INFORMATION SHOWN:
★ ★ ★ ★
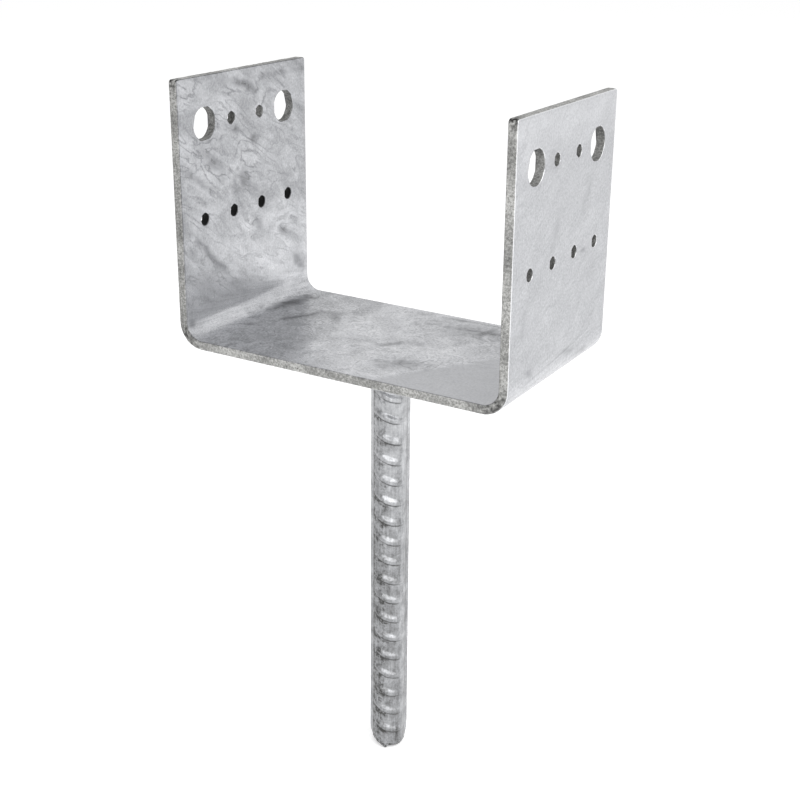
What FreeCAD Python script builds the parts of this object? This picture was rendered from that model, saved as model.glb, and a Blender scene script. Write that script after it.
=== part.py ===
import FreeCAD, Part
import math
import os

import Sketcher
from FreeCAD import Placement, Rotation, Vector

# Galvanised timber post base: one strip folded into a U that holds the post, a ribbed
# reinforcing bar that is cast into the foundation, and the fillet weld that joins them.
#
# Frame: X across the U, Y along its folds, Z up. The origin is the centre of the seat,
# on the face that the post stands on. Lengths are in millimetres, angles in degrees.

SIZES = [
    # alias, value, what it is
    ("inner_width", 150.0, "clear width between the legs, for a planed 148 post"),
    ("plate_depth", 90.0, "width of the strip, along the folds"),
    ("plate_gauge", 4.0, "thickness of the strip"),
    ("leg_height", 110.0, "seat to the top of a leg"),
    ("bend_radius", 7.0, "inside radius of the two folds"),
    ("corner_radius", 1.5, "corners of the legs, softened by the zinc"),
    ("edge_bevel", 0.4, "sheared edges of the strip, softened by the zinc"),
    ("bolt_hole", 14.0, "diameter of a bolt hole, for an M12 bolt"),
    ("bolt_spacing", 56.0, "between the two bolt holes of a leg"),
    ("upper_row_drop", 20.0, "top of a leg to its bolt holes and upper screw holes"),
    ("lower_row_drop", 60.5, "top of a leg to its lower row of screw holes"),
    ("screw_hole", 5.0, "diameter of a screw hole"),
    ("screw_spacing", 20.0, "between neighbouring screw holes of a row"),
    ("bar_core", 15.4, "diameter between the ribs of a 16 mm bar"),
    ("bar_length", 200.0, "bar below the seat plate"),
    ("bar_turn", 121.2, "turn of the rib rows from the X axis, as the bar was welded"),
    ("rib_height", 1.1, "crescent rib at the middle of its row"),
    ("rib_crest", 1.3, "width of a rib's flat top"),
    ("rib_flank", 50.0, "slope of a rib's flanks"),
    ("rib_root", 0.6, "how deep the flanks run into the core"),
    ("rib_reach", 62.0, "half the angle round the bar that a rib takes"),
    ("rib_slant", 17.0, "rib against a square cross-section"),
    ("rib_pitch", 9.9, "from rib to rib along the bar"),
    ("first_rib", 10.3, "top of the bar to the middle of the first rib"),
    ("last_rib_margin", 4.0, "least length of bar below the last rib"),
    ("seam_height", 0.9, "long ribs at the two sides of the bar"),
    ("seam_crest", 1.8, "width of a long rib's flat top"),
    ("seam_flank", 25.0, "slope of a long rib's sides"),
    ("tip_length", 8.0, "end of the bar that the shears pinched"),
    ("tip_pinch", 0.6, "how far the shears drew in the rim of the core"),
    ("weld_leg", 6.0, "leg of the fillet weld, along the plate and along the bar"),
    ("weld_root", 1.2, "how far the weld's section is drawn into the bar, before the cut"),
]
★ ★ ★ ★
SET TASK:
Print only the lines that run from the start of the listing to the line bearing "# on the face"; please keep the first line and that last one, exactly as they appear.

OUTPUT BELOW:
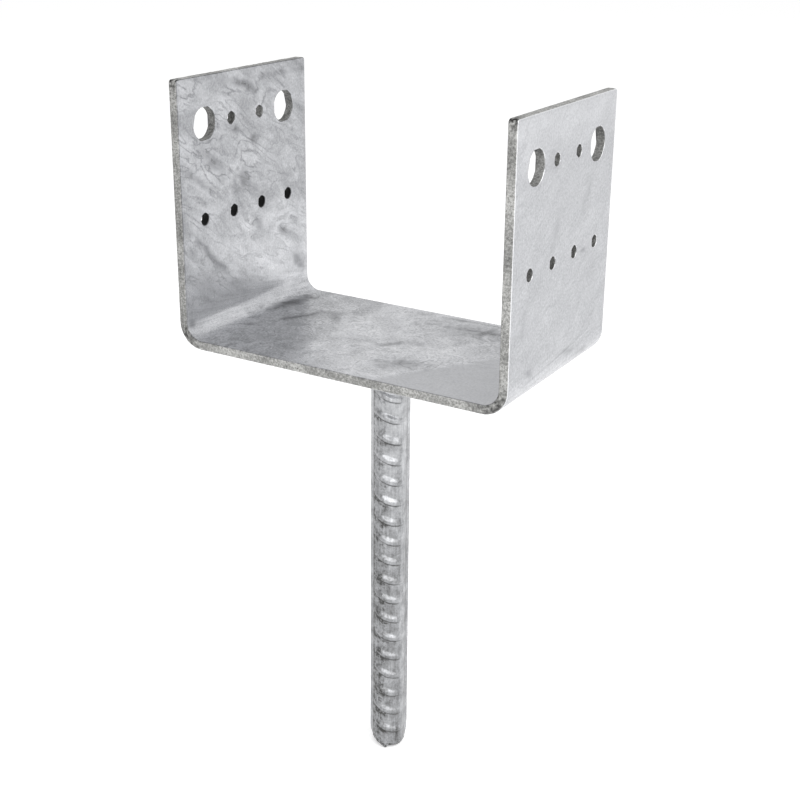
What FreeCAD Python script builds the parts of this object? This picture was rendered from that model, saved as model.glb, and a Blender scene script. Write that script after it.
=== part.py ===
import FreeCAD, Part
import math
import os

import Sketcher
from FreeCAD import Placement, Rotation, Vector

# Galvanised timber post base: one strip folded into a U that holds the post, a ribbed
# reinforcing bar that is cast into the foundation, and the fillet weld that joins them.
#
# Frame: X across the U, Y along its folds, Z up. The origin is the centre of the seat,
# on the face that the post stands on. Lengths are in millimetres, angles in degrees.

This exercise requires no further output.